Mimmo Crea

Un colpo alla borghesia mafiosa. Dopo il sequestro arriva anche la confisca dei beni dell’ex consigliere regionale della Calabria Mimmo Crea, ritenuto il punto di riferimento a Palazzo Campanella della cosche Morabito-Zavettieri di Africo e Roghudi, Cordì di Locri e Talia di Bova Marina.

A pochi mesi dalla condanna a 11 anni di carcere per concorso esterno in associazione a delinquere, il politico calabrese si è visto strappare il suo impero mobiliare e immobiliare. Diversi milioni di euro il valore complessivo dei beni che sono stati confiscati dai carabinieri del comando provinciale di Reggio Calabria su disposizione della sezione misure di prevenzione del tribunale. Mimmo Crea era stato arrestato nel gennaio 2008 nell’ambito dell’inchiesta “Onorata sanità”. La confisca ha riguardato alcuni appartamenti, conti correnti, una lussuosa villa (con oltre venti vani e piscina) e la casa di cura privata “Villa Anya”. Ha retto, quindi, anche sul piano patrimoniale l’impianto accusatorio preparato dal procuratore Giuseppe Pignatone e dai sostituti Mario Andrigo e Marco Colamonici. Stando agli accertamenti dei carabinieri, infatti, vi era un’evidente sproporzione tra le entrate dichiarate dalla famiglia Crea e quanto realmente posseduto.

Crea si sarebbe servito della ‘ndrangheta e la ‘ndrangheta si sarebbe servita di Crea il quale, negli anni, prima avrebbe usufruito degli appoggi forti, seppur limitati territorialmente, del clan Iamonte e poi di quelli, di maggiore peso criminale e territoriale del gruppo Morabito-Zavettieri.
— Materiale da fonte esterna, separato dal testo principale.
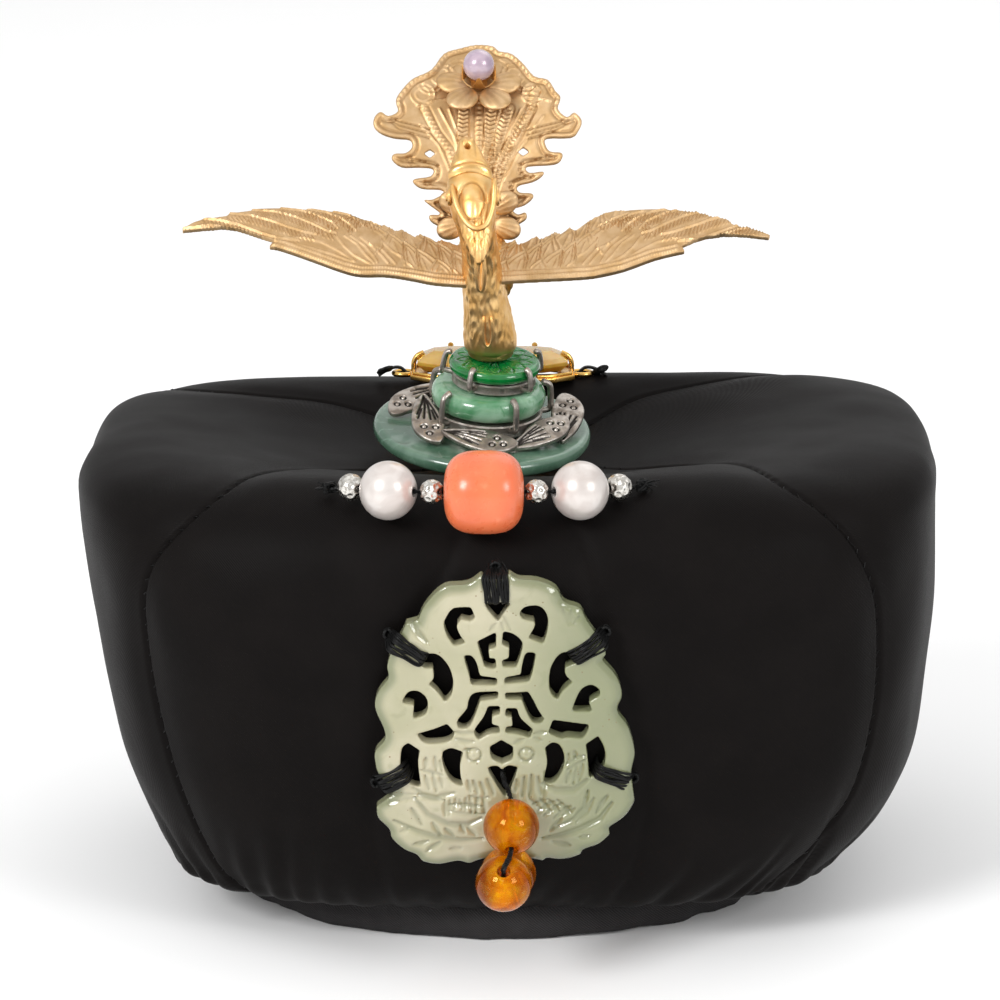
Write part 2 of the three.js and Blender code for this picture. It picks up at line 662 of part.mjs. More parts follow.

Proprio per questo, secondo il Tribunale, anche gli emolumenti della Regione Calabria al consigliere regionale sarebbero da intendersi illeciti.

Nel provvedimento con cui il Tribunale aveva disposto il sequestro dei beni era emersa la figura di Crea come espressione di quella zona grigia che consente alla ‘ndrangheta con la coppola di infiltrarsi nei palazzi della politica: “Un soggetto che ha scelto di intrecciare permanenti legami con ambienti mafiosi, intravedendo in ciò un formidabile trampolino di lancio per le sue ambizioni politiche. Un ulteriore elemento di riflessione deriva poi da ciò che il Crea pare aver fatto nelle varie occasioni in cui, ottenuti i successi elettorali inseguiti così spasmodicamente, è poi asceso nell’olimpo dell’amministrazione regionale. Il Crea politico ed amministratore non sembra neanche un po’ attratto dall’interesse pubblico e non cessa neanche per un attimo il suo ruolo predatorio, finendo ad esempio per appropriarsi delle laute contribuzioni che il Consiglio regionale stanzia a favore del gruppo consiliare di cui egli stesso è magna pars”.

Un profilo inquietante per quello che è stato definito dai magistrati “l’uomo per tutte le stagioni”. Sarebbe stato lui, secondo gli inquirenti, a garantire quelle connivenze che da anni caratterizzano la gestione delle strutture ospedaliere e delle aziende sanitarie nella provincia di Reggio Calabria.

Una prima verità è venuta fuori dalla sentenza di primo grado. Al centro delle indagini c’era la nascita della clinica privata “Villa Anya”. Una casa di cura che, sulla carta era gestita dalla moglie e dai figli dell’ex consigliere regionale. Di fatto, però, era Mimmo Crea il “dominus” della struttura sanitaria che sarebbe nata grazie alle “entrature” del politico alla Regione Calabria.

Su Villa Anya i giudici del Tribunale della Libertà avevano confermato che «oltre a costituire proficuo bacino di affluenza di introiti elevatissimi, rappresenta lo strumento indispensabile, nell’ottica del politico Crea, per l’elargizione (e la restituzione) di favori e per la raccolta di consensi elettorali». Uno strumento che adesso è di proprietà dello Stato.